If you want to get into budget strobes, which are definitely better suited to studio work then speedlights, I would suggest you look at Adorama's line of Flashpoint monolights (assuming you are in the US; no location is indicated in your profile).  They are reputed to be some of the best cost vs quality, and Adorama provides good service and warranty.  Using speedlights & monolights together is NOT ideal, and while doubling, even trippling speedlights will work, it's cumbersome and expensive, and when you look at the Flashpoint 320 kit, you can get a 150ws monolight, stand and umbrella for <$140! 

I would shy away from the 60" umbrellas for child shooting.  IMO, they're simply not needed.  You're not likely going to be trying to create soft, dreamy Vogue-esque lighting for a six year old.  Plain old 36-43" brollys will work just fine, and take up a LOT less space.


----------



## Big Mike (Feb 4, 2016)

The thing about doubling up a flash, is that you only get one more stop worth of light (twice as much light is one stop)....so it hardly seems worth the expense and the trouble, when you could simply buy a light that is more powerful.

Syncing the lights shouldn't be a problem.  You can use optical triggers (monolights have built in optical triggers).  

I use both off-camera flash and studio monolights.  I typically use the flash when outdoors or on-the-go, but I prefer to use the monolights when I have the time & space to set them up and plug them in.  

I did try to use them together, but I quickly gave up on that.  They work well enough, but the issue was recycle time.  The monolights (on AC power) recycle almost instantly.  Flashes (on AA batteries) on the other hand, take longer to recycle...and when you need to fire the camera repeatedly in short succession, it really sucks when some of your lights don't fire.  

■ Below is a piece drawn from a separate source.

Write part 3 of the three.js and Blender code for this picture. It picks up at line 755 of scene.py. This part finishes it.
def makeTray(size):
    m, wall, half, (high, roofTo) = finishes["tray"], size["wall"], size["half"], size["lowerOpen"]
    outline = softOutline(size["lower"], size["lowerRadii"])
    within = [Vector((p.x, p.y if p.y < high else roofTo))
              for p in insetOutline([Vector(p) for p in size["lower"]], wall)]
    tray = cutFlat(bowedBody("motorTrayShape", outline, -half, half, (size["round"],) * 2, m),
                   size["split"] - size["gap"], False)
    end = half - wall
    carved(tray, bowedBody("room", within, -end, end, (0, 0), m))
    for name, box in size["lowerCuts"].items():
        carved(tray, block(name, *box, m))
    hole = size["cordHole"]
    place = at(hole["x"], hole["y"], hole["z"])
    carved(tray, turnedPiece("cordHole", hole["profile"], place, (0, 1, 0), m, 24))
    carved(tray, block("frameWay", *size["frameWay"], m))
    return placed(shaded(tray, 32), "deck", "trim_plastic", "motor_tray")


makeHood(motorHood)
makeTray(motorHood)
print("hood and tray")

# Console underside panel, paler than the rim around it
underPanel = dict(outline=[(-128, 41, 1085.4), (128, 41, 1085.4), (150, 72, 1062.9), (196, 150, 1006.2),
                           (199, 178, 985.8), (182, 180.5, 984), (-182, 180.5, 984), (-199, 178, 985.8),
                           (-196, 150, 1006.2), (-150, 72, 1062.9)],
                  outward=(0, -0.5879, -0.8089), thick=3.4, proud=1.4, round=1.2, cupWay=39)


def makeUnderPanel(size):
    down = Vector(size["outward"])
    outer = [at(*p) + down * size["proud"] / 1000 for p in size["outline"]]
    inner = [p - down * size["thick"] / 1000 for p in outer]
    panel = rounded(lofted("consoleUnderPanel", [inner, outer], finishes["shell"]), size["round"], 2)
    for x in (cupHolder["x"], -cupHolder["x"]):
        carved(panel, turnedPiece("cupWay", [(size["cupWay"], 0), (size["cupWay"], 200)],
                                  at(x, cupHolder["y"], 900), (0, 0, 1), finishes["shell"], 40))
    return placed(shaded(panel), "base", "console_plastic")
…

When shooting kids, especially small ones, you sometimes need to fire quickly.  They might cry and pout for 20 minutes, then for smile for 20 seconds.  So you really don't want to be waiting for your lights to recycle just when the kid is finally smiling.  That's why I prefer monolights.


----------



## astroNikon (Feb 4, 2016)

I have 4 or 5 speedlights.
If I get more into portraiture my goal would be to go to strobes as they have many more diffuser options.  Once you get away from umbrellas which flash the entire area you can do a lot more with creative lighting.  I found myself creating "light blockers" in front of the umbrellas (I actually use brollies which is a bounce umbrella with a top diffuser such as Amazon.com : PBL 43in Photo Softbox Umbrella Reflective : Shoot Through Umbrella : Camera & Photo) which were strips of black paper to shape the light the way I wanted too which is what the better diffusers are designed like.

But I wanted to look into the more specific diffusers ,  tall and not wide diffusers  and other options (I've stacked lights/umbrellas to accomplish this).  There's brackets that you can get for speedlights to support the larger diffusers.  But then with the larger diffusers you look at multi-speedlights to light them which increases the cost dramatically (multiple speedlights and batteries, bracket vs one strobe.

Thus my next strategy was going with the Adorama 2nd tier strobes.  Then I'd be on the way to the better diffusers.

So if I get into more portraiture in the future my first step would be to get into strobes and slowly build up the diffuser options that I have instead of a flash through umbrella.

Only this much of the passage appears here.